Our conversation brought back memories of boot camp, the miseries and challenges of army life, and of “kneeling.” Why “kneeling”? Well, it was in boot camp that I became a committed Christian. Sometimes we must lie on our backs before we are willing to look up. Misery was turned to joy. Suddenly life had meaning, and in my newfound faith, I would kneel by my barrack-room bed to pray each evening. Taunts and sly remarks came, but in my new exuberance, they were like water off a duck’s back. Oh, yes, and our little band of unutterably ecstatic believers even went up to London, to Hyde Park Corner, to share our newfound faith with the world on a soapbox!

All these memories came flooding back as I scrubbed the fiberglass. I began to think our high calling as Christians is to stand for God’s revealed Truth against all odds.

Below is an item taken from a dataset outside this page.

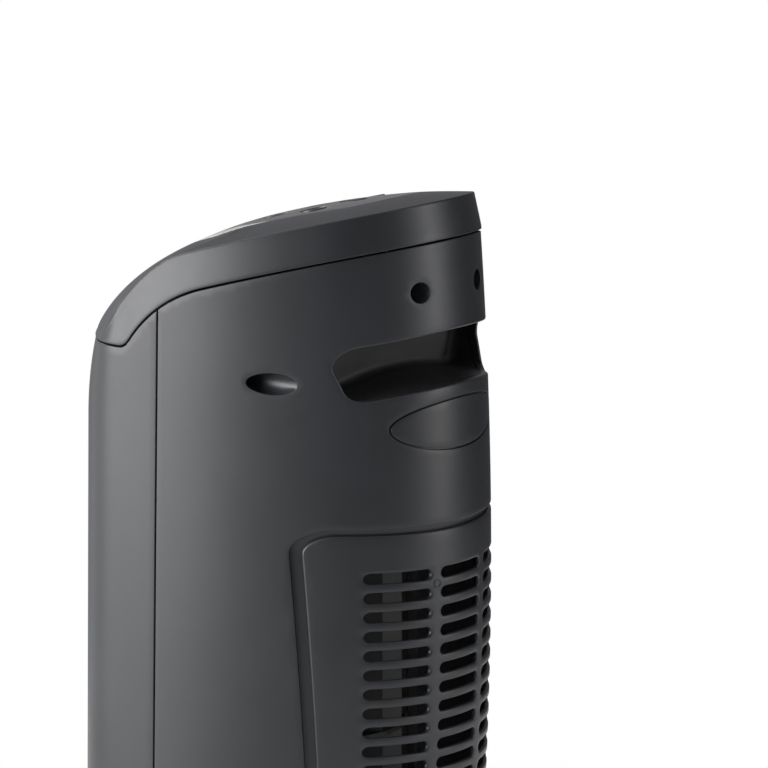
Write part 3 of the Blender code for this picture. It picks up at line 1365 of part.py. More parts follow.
def heater_element():
    """Upright ceramic bars joined by rows of folded fins."""
    low = HOUSING_LOW + HOUSING_PLATE + 2 * GAP + FRAME_RAIL
    high = HOUSING_HIGH - HOUSING_PLATE - 2 * GAP - FRAME_RAIL
    half = FRAME_HALF_WIDTH - FRAME_RAIL - GAP
    middle = (FRAME_FRONT + FRAME_BACK) / 2
    front, back = middle - ELEMENT_DEPTH / 2, middle + ELEMENT_DEPTH / 2
    centres = [share * half for share in BAR_PLACES_SHARE]
    bars = [box_outline(centre - BAR_HALF, centre + BAR_HALF, low, high) for centre in centres]
    for side in (-1, 1):
        inner, outer = sorted((side * half, side * (half - FIN_THICKNESS)))
        bars.append(box_outline(inner, outer, low, high))
    element = prisms("heater_element", bars, "Y", front, back, ALUMINIUM)
    sides = [centre + side * BAR_HALF for centre in centres for side in (-1, 1)]
    edges = [-half + FIN_THICKNESS] + sides + [half - FIN_THICKNESS]
    folds = int((high - low) / FIN_PITCH * 2) - 1
    spacing = (high - low - 2 * FIN_THICKNESS) / folds
    strips = []
    for left, right in zip(edges[::2], edges[1::2]):
        sunk = FIN_THICKNESS / 2 - FIN_SPREAD / 2
        line = []
        for fold in range(folds + 1):
            x = left - sunk if fold % 2 else right + sunk
            line.append((x, low + FIN_THICKNESS + spacing * fold))
        strips.append(folded_outline(line, FIN_SPREAD))
    join(element, prisms("fins", strips, "Y", front + GAP, back - GAP))


def folded_outline(points, spread):
    """A folded strip whose thickness is measured across, along the first coordinate."""
    right = [(u + spread / 2, v) for u, v in points]
    left = [(u - spread / 2, v) for u, v in points]
    return right + left[::-1]


def thermal_cutout():
    low = FRAME_BACK + GAP
    height = HOUSING_HIGH - HOUSING_PLATE - GAP - FRAME_RAIL / 2
    rod("thermal_cutout", CUTOUT_RADIUS, low, low + CUTOUT_LENGTH, STEEL, 16, along_y(0.0, 0.0, height))


rear_shell()
handle_pocket()
oval_plate()
intake_panel()
screws()
front_shell()
front_grille()
top_cap()
panel_trim()
control_panel()
display_lens()
control_board()
for label, (centre_x, centre_y) in BUTTON_PLACES.items():
    button(label, centre_x, centre_y)
base_shell()
base_plate()
feet()
cord_gland()
tip_over_switch()
bearing_ring()
fixed_gear()
retainer()
pinion()
swing_motor()
tower_floor()
blower_housing()
blower_bush()
blower_wheel()
drive_shaft()
blower_motor()
heater_frame()
heater_element()
thermal_cutout()
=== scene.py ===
# %% [markdown]
# # Dressing a ceramic tower heater
# A moulded tower of dark charcoal plastic turns on a round base. It has a sloped control cap, a
# carry handle sunk in its back, and a slotted air inlet below that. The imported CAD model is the
# frame here: it gives each piece its place, and this script gives the pieces their looks.

import json
import math

import bmesh
import bpy
import numpy as np
from mathutils import Matrix, Vector, kdtree
from mathutils.geometry import delaunay_2d_cdt


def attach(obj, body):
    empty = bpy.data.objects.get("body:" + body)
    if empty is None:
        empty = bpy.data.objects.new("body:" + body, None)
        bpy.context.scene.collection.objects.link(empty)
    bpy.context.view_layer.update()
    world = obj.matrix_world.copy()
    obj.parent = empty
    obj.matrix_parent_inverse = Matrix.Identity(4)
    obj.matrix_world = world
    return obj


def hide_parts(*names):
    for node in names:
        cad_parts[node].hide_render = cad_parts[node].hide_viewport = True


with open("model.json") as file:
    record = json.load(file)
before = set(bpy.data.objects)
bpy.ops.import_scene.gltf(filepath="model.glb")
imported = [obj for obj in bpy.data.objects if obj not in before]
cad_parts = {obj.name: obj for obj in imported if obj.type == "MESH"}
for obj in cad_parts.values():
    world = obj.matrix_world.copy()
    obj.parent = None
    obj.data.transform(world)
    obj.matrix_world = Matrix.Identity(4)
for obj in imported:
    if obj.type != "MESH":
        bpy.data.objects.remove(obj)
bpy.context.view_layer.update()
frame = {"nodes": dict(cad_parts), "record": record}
scene = bpy.context.scene

# %% [markdown]
# ## Camera
# The photograph looks at the back and the side from a little above, through a long lens. So the
# camera stands far off and its view is narrow. It looks down at a point high on the tower, so that
# the frame crops the base, and a small step aside puts the tower left of the middle.

# %% Camera
AZIMUTH = math.radians(128.4)
ELEVATION = math.radians(12)
DISTANCE = 2.394
LENS_PIXELS = 5700
FRAME_PIXELS, ASIDE_PIXELS = 768, 64
SENSOR, CLIP_END = 36, 20
LOOK_AT = Vector((0.0002, 0.0099, 0.3230))
SIDE_STEP = ASIDE_PIXELS * DISTANCE / LENS_PIXELS

towards_camera = Vector((
    math.sin(AZIMUTH) * math.cos(ELEVATION),
    -math.cos(AZIMUTH) * math.cos(ELEVATION),
    math.sin(ELEVATION),
))
image_right = Vector((math.cos(AZIMUTH), math.sin(AZIMUTH), 0.0))
camera_data = bpy.data.cameras.new("camera")
camera_data.sensor_width = SENSOR
camera_data.lens = SENSOR * LENS_PIXELS / FRAME_PIXELS
camera_data.clip_end = CLIP_END
camera = bpy.data.objects.new("camera", camera_data)
scene.collection.objects.link(camera)
camera.location = LOOK_AT + towards_camera * DISTANCE + image_right * SIDE_STEP
camera.rotation_euler = towards_camera.to_track_quat("Z", "Y").to_euler()
scene.camera = camera
print("lens", round(camera_data.lens, 1), "mm, at", [round(value, 3) for value in camera.location])

# %% [markdown]
# ## Shader sums in Python
# A material here is a small tree of nodes. Wrapping a socket in a class lets a mask or a height be
# written as a plain sum, and each operator adds one Math node. Colours are blended with a Mix node,
# because a Math node would turn them grey.

# %% A socket that takes part in sums
def operator(operation, reflected=False):
    """A method that adds one Math node. Reflected, as in 1 - mask, the other value comes first."""
    def method(self, other):
        first, second = (other, self) if reflected else (self, other)
        return self.finish.node("ShaderNodeMath", {"operation": operation}, {0: first, 1: second})
    return method


class Signal:
    """One output socket of a material's nodes, with Python's operators."""

    def __init__(self, finish, socket):
        self.finish = finish
        self.socket = socket

    __add__, __radd__ = operator("ADD"), operator("ADD", True)
    __sub__, __rsub__ = operator("SUBTRACT"), operator("SUBTRACT", True)
    __mul__, __rmul__ = operator("MULTIPLY"), operator("MULTIPLY", True)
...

My little act of “witness” brought only minor sufferings, but suppose my being a Christian had caused me to go out to the Malaysian jungles? Or to prison? Or even to possible death? That is exactly what many face who stand for Christ today. We in the “West” know so little of persecution when it comes to declaring our Faith, but we still have the challenge of declaring it through our LIVES. Are we willing to stand for Truth when it costs us dearly? Where is the breaking point?

Is Christ so central in my life that all important decisions radiate from His being there or from “the convenient path”? In a landscape of shifting sands, Christ’s words stand as an immovable rock: “Blessed are you when people insult you, persecute you, and falsely say all kind of evil against you because of Me.”

While on the topic of kneeling, I find it a helpful position for worship. One of my favorite hymns, reads:

At the Name of Jesus every knee shall bow,
Every tongue confess Him King of Glory now;
‘Tis the Father’s pleasure we should call Him Lord,
Who from the beginning was the Mighty Word.